Mars : des parlementaires emmenés par Elisabeth Warren publient une lettre ouverte et accusent ouvertement Binance d’être un « foyer d’activités illégales ». L’exchange répond point par point aux députés et se défend de toute activité illégale. CZ fait montre d’une grande confiance en l’avenir et continuer à publier des messages rassurants sur les réseaux sociaux. Finalement, le mois se termine par le lancement d’une procédure de la CFTC contre Binance.
Avril : la justice retoque l’accord de rachat de Voyager Digital puis le 5 du mois, la SEC poursuit officiellement la plateforme. De nombreuses paires de trading sont supprimées de la crypto bourse et la SEC veut geler les avoirs de Binance sur le sol américain.
Eté/automne 2023 : Binance sous le feu croisé de la SEC, de la CFTC, du DoJ et des médias américains
Juillet/août : des départs importants au sein de l’effectif de Binance rythment ce début d’été et la SEC poursuit son action en dégainant 13 chefs d’inculpation contre l’exchange.

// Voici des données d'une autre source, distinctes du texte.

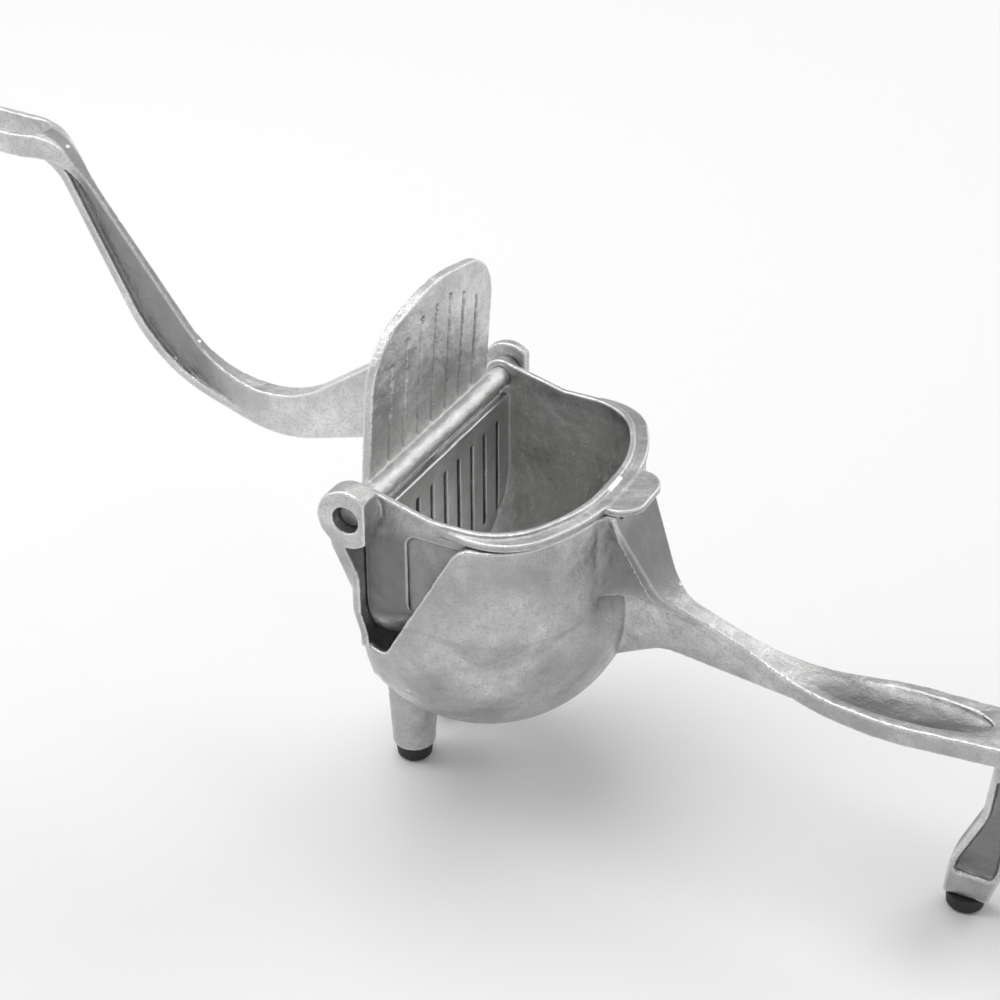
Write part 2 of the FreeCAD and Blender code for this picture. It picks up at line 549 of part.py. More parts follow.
def strainer_cup():
    """Slotted cup with ears on the hinge barrel, a rim flange and a lift tab."""
    shell = turned("cup_shell", cup_profile("shell_section", True), 90)
    space = turned("cup_space", cup_profile("space_section", False), 100)
    flange = slab("cup_flange", outline("flange_outline", "XY", mirrored([
        ("strainer_wall_back", "-shell_half", None), ("flange_start_x", "-shell_half", None),
        ("flange_corner_x", "-flange_half", "flange_round_side"),
        ("flange_end", "-flange_corner_half", "rim_round_end")])),
        "Sizes.flange_top - Sizes.flange_bottom", middle=False)
    bind(flange.Base, Placement__Base__z="Sizes.flange_bottom")
    tab = slab("lift_tab", outline("tab_outline", "XY", mirrored([
        ("cup_reach", "-tab_half", None), ("tab_tip", "-tab_half", "tab_round")])),
        "Sizes.tab_thick", middle=False)
    bind(tab.Base, Placement__Base__z="Sizes.tab_top - Sizes.tab_thick")

    ears, bores = [], []
    for side, low, high in (("near", "-Sizes.ear_outer", "-Sizes.cup_half"),
                            ("far", "Sizes.cup_half", "Sizes.ear_outer")):
        ears.append(rod(side + "_ear", "Sizes.ear_radius", low, high))
        ramp = outline(side + "_ramp", "XZ", [
            (0, "ear_radius", None), ("ear_ramp_x", "flange_top", None),
            ("ear_ramp_x", "panel_top", None), ("strainer_wall_back", "panel_top", None),
            (0, "-ear_radius", None)])
        ramp_solid = slab(side + "_ramp_wall", ramp, "Sizes.cup_wall")
        centre = "Sizes.cup_half + Sizes.cup_wall / 2"
        bind(ramp, Placement__Base__y=centre if side == "far" else "-(%s)" % centre)
        ears.append(ramp_solid)
    bores.append(rod("barrel_bore", "Sizes.barrel_radius + Sizes.running_gap",
                     "-Sizes.near_lug_outer", "Sizes.near_lug_outer"))

    wall = block("strainer_wall", ("Sizes.strainer_wall_back", "Sizes.strainer_wall_front"),
                 ("-Sizes.shell_half", "Sizes.shell_half"),
                 ("-Sizes.cup_reach", "Sizes.strainer_wall_top"))
    space_keep = block("space_keep", ("Sizes.strainer_wall_front", "80"), ("-50", "50"),
                       ("-80", "10"))
    wall_fit = common("wall_in_shell", [wall, turned("wall_shell", doc.getObject(
        "shell_section"), 100)])
    mouth_trim = block("mouth_trim", ("-8", "Sizes.strainer_wall_front"),
                       ("-Sizes.cup_half", "Sizes.cup_half"),
                       ("Sizes.strainer_wall_top", "10"))

    slots = []
    for i in range(SLOTS):
        place = "%d * Sizes.slot_pitch" % (i - SLOTS // 2)
        slots.append(block("wall_slot_%d" % (i + 1), ("-1", "Sizes.strainer_wall_front + 1"),
                           (place + " - Sizes.slot_width / 2", place + " + Sizes.slot_width / 2"),
                           ("Sizes.slot_bottom", "Sizes.slot_top")))
    for i in range(FLOOR_SLOTS):
        place = "%d * Sizes.slot_pitch" % (i - FLOOR_SLOTS // 2)
        slots.append(block("floor_slot_%d" % (i + 1),
                           ("Sizes.floor_slot_start", "Sizes.floor_slot_end"),
                           (place + " - Sizes.slot_width / 2", place + " + Sizes.slot_width / 2"),
                           ("-70", "-24")))

    panels = []
    for side, sign in (("near", "-"), ("far", "")):
        panel = outline(side + "_panel", "XZ", [
            ("panel_start", "panel_top", "panel_round"), ("panel_end", "panel_top", "panel_round"),
            ("panel_end", "panel_bottom", "panel_round"),
            ("panel_start", "panel_bottom", "panel_round")])
        bind(panel, Placement__Base__y=sign + "(Sizes.cup_half + Sizes.cup_wall)")
        panels.append(slab(side + "_panel_cut", panel, "2 * Sizes.panel_depth"))

    mass = join("cup_mass", [shell, flange, tab, wall_fit] + ears)
    voids = join("cup_voids", [common("cup_room", [space, space_keep]), mouth_trim]
                 + bores + slots + panels)
    return finish(cut("strainer_cup", mass, voids), "strainer_cup")


def press_plate():
    """Leaning plate with rounded shoulders and upright grooves in its face."""
    tilt = Rotation(Vector(0, 1, 0), SIZES["plate_lean"])
    face = outline("plate_outline", "YZ", [
        ("-plate_half", "plate_bottom", None), ("plate_half", "plate_bottom", None),
        ("plate_half", "plate_shoulder", "plate_round_side"),
        (0, "plate_peak", "plate_round_top"),
        ("-plate_half", "plate_shoulder", "plate_round_side")])
    face.Placement = Placement(Vector(), tilt * PLANES["YZ"])
    bind(face, Placement__Base__x="Sizes.plate_offset - Sizes.plate_thick")
    plate = slab("plate_blank", face, "Sizes.plate_thick", middle=False)
    grooves = []
    for i in range(GROOVES):
        rank = i - GROOVES // 2
        top = {0: "groove_mid", 1: "groove_mid", 2: "groove_next", 3: "groove_side"}[abs(rank)]
        groove = doc.addObject("Part::Box", "groove_%d" % (i + 1))
        groove.Placement.Rotation = tilt
        bind(groove, Length="2 * Sizes.groove_depth", Width="Sizes.groove_width",
             Height="Sizes.%s - Sizes.groove_start" % top,
             Placement__Base__x="Sizes.plate_offset - Sizes.groove_depth"
                                " + Sizes.groove_start * tan(Sizes.plate_lean * 1 deg)",
             Placement__Base__y="%d * Sizes.slot_pitch - Sizes.groove_width / 2" % rank,
             Placement__Base__z="Sizes.groove_start")
        grooves.append(groove)
    return plate, grooves


def lever_blade():
    """Curved blade with a bottom flange, full width near the plate and thin beyond."""
    corners = [
        ("blade_in", "blade_in_z", None), ("crook_x", "crook_z", "crook_round"),
        ("neck_x", "neck_z", "neck_round"), ("blade_end_x", "neck_z", None),
        ("blade_end_x", "blade_end_low", None),
        ("under_neck_x", "under_neck_z", "under_neck_round"),
        ("elbow_x", "elbow_z", "elbow_round"), ("belly_x", "belly_z", "belly_round"),
        ("heel_out", "heel_belly_z", None), ("heel_in", "heel_high", None)]
    blank = slab("blade_blank", outline("blade_side", "XZ", corners), "2 * Sizes.blade_half")
    raised = outline("blade_raised", "XZ", corners)
    bind(raised, Placement__Base__x="Sizes.flange_shift_x",
         Placement__Base__z="Sizes.flange_shift_z")
    raised_blank = slab("raised_blank", raised, "4 * Sizes.blade_half")
    thinning = outline("web_plan", "XY", mirrored([
        ("blade_end_x", "-web_half", None), ("web_full_x", "-web_half", None),
        ("web_start_x", "-blade_half", None), ("heel_in", "-blade_half", None)]))
    bind(thinning, Placement__Base__z="-30")
    web = slab("web_column", thinning, "120", middle=False)
    recess = cut("blade_recess", raised_blank, web)
    heel = block("lever_heel", ("Sizes.heel_out", "Sizes.heel_in"),
                 ("-Sizes.blade_half", "Sizes.blade_half"), ("Sizes.heel_low", "Sizes.heel_high"))
    return blank, recess, heel


def finger_loop():
    """Oval ring that the blade widens into, and the column that opens its eye."""
    side = outline("loop_side", "XZ", [
        ("loop_foot_x", "loop_foot_top", None), ("neck_x", "neck_z", "neck_round"),
        ("loop_end", "loop_end_top", None), ("loop_end", "loop_end_low", None),
        ("loop_under_x", "loop_under_z", "under_neck_round"),
        ("loop_foot_x", "loop_foot_low", None)])
    plan = outline("loop_plan", "XY", mirrored([
        ("loop_end", "-loop_half", "loop_round"), ("loop_wide_x", "-loop_half", "loop_blend"),
        ("loop_narrow_x", "-web_half", "loop_blend"), ("loop_foot_x", "-web_half", None)]))
    eye = outline("eye_outline", "XY", mirrored([
        ("eye_end", "-eye_half", "eye_round"), ("eye_start", "-eye_half", "eye_round")]))
    ring = common("finger_ring", [slab("loop_band", side, "2 * Sizes.loop_half + 2"),
                                  slab("loop_column", plan, "100", middle=False)])
    column = slab("eye_column", eye, "100", middle=False)
    bind(eye, Placement__Base__z="10")
    return ring, column


def press_lever():
    """Casting of plate, hinge barrel, blade and finger loop."""
    plate, grooves = press_plate()
    blade, recess, heel = lever_blade()
    ring, eye = finger_loop()
    barrel = rod("hinge_barrel", "Sizes.barrel_radius", "-Sizes.barrel_half",
                 "Sizes.barrel_half")
    bore = rod("pin_bore", "Sizes.pin_radius + Sizes.running_gap", "-Sizes.barrel_half - 1",
               "Sizes.barrel_half + 1")
    arm = cut("lever_arm", blade, recess)
    mass = join("lever_mass", [plate, arm, heel, ring, barrel])
    voids = join("lever_voids", [eye, bore] + grooves)
    return finish(cut("press_lever", mass, voids), "press_lever")


def turned_body(name, corners):
    """Turned part as a body: a half section in the XY plane revolved about Y."""
    body = doc.addObject("PartDesign::Body", name)
    section = outline(name + "_section", "XY", corners, holder=body)
    turn = body.newObject("PartDesign::Revolution", name + "_turn")
    turn.Profile = section
    turn.ReferenceAxis = (section, ["V_Axis"])
    turn.Angle = 360
    body.Tip = turn
    return body


def hinge_pin():
    """Headed pin through the lugs, the ears and the barrel."""
    pin = turned_body("hinge_pin", [
        (0, "-pin_head_end", None), ("pin_head_radius", "-pin_head_end", None),
        ("pin_head_radius", "-pin_head_seat", None), ("pin_radius", "-pin_head_seat", None),
        ("pin_radius", "pin_far_end", None), (0, "pin_far_end", None)])
    return finish(pin, "hinge_pin")


def pin_clip():
    """Push-on ring that holds the pin at the far lug."""
    clip = turned_body("pin_clip", [
        ("clip_bore", "far_lug_outer", None), ("clip_radius", "far_lug_outer", None),
        ("clip_radius", "clip_far", None), ("clip_bore", "clip_far", None)])
    return finish(clip, "pin_clip")


def rubber_foot(name, x, y):
    """Rubber foot with a stem pressed into the leg; its flat underside is on the floor."""
    body = doc.addObject("PartDesign::Body", name)
    section = outline(name + "_section", "XZ", [
        (0, 0, None), ("foot_pad_radius", 0, None), ("foot_radius", "foot_edge", None),
        ("foot_neck_radius", "foot_height", None), ("stem_radius", "foot_height", None),
        ("stem_radius", "stem_top", None), (0, "stem_top", None)], holder=body)
    turn = body.newObject("PartDesign::Revolution", name + "_turn")
    turn.Profile = section
    turn.ReferenceAxis = (section, ["V_Axis"])
    turn.Angle = 360
    body.Tip = turn
    return finish(body, name, z="0", x=x, y=y)


NODES = [outer_body(), strainer_cup(), press_lever(), hinge_pin(), pin_clip(),
         rubber_foot("front_foot_near", "Sizes.front_leg_x", "-Sizes.front_leg_y"),
         rubber_foot("front_foot_far", "Sizes.front_leg_x", "Sizes.front_leg_y"),
         rubber_foot("rear_foot", "Sizes.rear_foot_x", "0")]
doc.recompute()

os.makedirs("parts", exist_ok=True)
for item in doc.Objects:
    if "Invalid" in item.State or "Error" in item.State:
        raise RuntimeError("%s did not build: %s" % (item.Name, item.State))
for node in NODES:
    if node.Shape.isNull() or not node.Shape.isValid() or len(node.Shape.Solids) != 1:
        raise RuntimeError("%s has %d solids" % (node.Label, len(node.Shape.Solids)))
    node.Shape.exportStep("parts/%s.step" % node.Label)
    print(node.Label, round(node.Shape.Volume), node.Shape.BoundBox)
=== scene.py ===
"""Hand press juicer of cast aluminium: castings softened, finished and lit as in a studio."""
import json
import math

import bpy
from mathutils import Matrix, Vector

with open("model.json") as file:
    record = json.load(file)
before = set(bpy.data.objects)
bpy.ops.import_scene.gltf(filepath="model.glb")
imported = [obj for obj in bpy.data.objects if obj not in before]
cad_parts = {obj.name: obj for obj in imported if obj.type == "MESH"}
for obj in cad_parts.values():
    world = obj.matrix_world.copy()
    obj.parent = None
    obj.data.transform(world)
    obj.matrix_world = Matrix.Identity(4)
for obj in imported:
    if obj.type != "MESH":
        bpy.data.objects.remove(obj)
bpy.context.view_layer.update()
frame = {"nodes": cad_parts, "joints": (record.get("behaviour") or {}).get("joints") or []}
nodes = frame["nodes"]
HINGE = Vector(frame["joints"][0]["pos_m"])

# Castings: edge length of the surface grid and how far its corners are rounded, in metres
# and in passes of the smoothing
GRID = {"outer_body": 0.00042, "strainer_cup": 0.00040, "press_lever": 0.00038}
SOFTENING = {"outer_body": 15, "strainer_cup": 5, "press_lever": 6}
SMOOTH_FACTOR = 0.5

# Rounded edges of the pin, the clip and the feet
EDGE_ROUND = 0.0004
EDGE_SEGMENTS = 3
EDGE_ANGLE = math.radians(35)

# Boxes of painted shade and painted light on the castings: low and high corner from the hinge,
# and how softly the painted shade and light end along each axis
# Painted shade on the lever's blade, where its face is turned from the light
BLADE_RECESS = ((-0.210, -0.0024, -0.02), (-0.070, 0.0024, 0.08), (0.012, 0.0006, 0.001))
# Painted shade in the thumb hollow, on the handle's root and in the leg pockets
THUMB_HOLLOW = ((0.127, -0.0062, -0.060), (0.174, 0.0062, -0.042), (0.006, 0.0018, 0.001))
HANDLE_ROOT = ((0.058, -0.0150, -0.034), (0.079, 0.0150, -0.004), (0.006, 0.004, 0.006))
LEG_POCKETS = ((0.160, -0.0030, -0.104), (0.195, 0.0030, -0.062), (0.002, 0.0006, 0.003))
# Painted shade on the cup's near and far outer sides
NEAR_CUP_SIDE = ((-0.01, -0.0445, -0.06), (0.060, -0.0428, -0.0065), (0.001, 0.0004, 0.003))
FAR_CUP_SIDE = ((-0.01, 0.0428, -0.06), (0.060, 0.0445, -0.0065), (0.001, 0.0004, 0.003))
# Painted light inside the cup, and a painted highlight on the lever's barrel
CUP_INSIDE = ((0.0026, -0.0420, -0.058), (0.0570, 0.0420, -0.0040), (0.0003, 0.0003, 0.002))
BARREL_PAINTED_HIGHLIGHT = ((-0.0036, -0.046, -0.0036), (0.0036, 0.046, 0.0036), (0.0004, 0.0004, 0.0004))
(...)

Septembre/octobre : malgré les requêtes visant à faire annuler les procédures de la SEC et de la CFTC, les autorités américaines poursuivent leurs investigations et on commence à présager le pire pour l’avenir de Binance aux Etats-Unis. Binance.US réduit ses effectifs et le PDG de l’entité démissionne.
Novembre : l’étau se resserre et le 20 du mois, on apprendra que le DoJ pourrait demander plus de 4 milliards de dollars à Binance. Mais, le pire est à venir puisque le lendemain, soit le 21 novembre à 21 h 30 (heure de Paris) la nouvelle va finalement tomber et Binance doit quitter les Etats-Unis. CZ devra aussi démissionner de son poste de PDG historique de la plateforme. Il acceptera également de plaider coupable de violations de la loi sur le secret bancaire, ainsi que de payer une amende de 50 millions de dollars.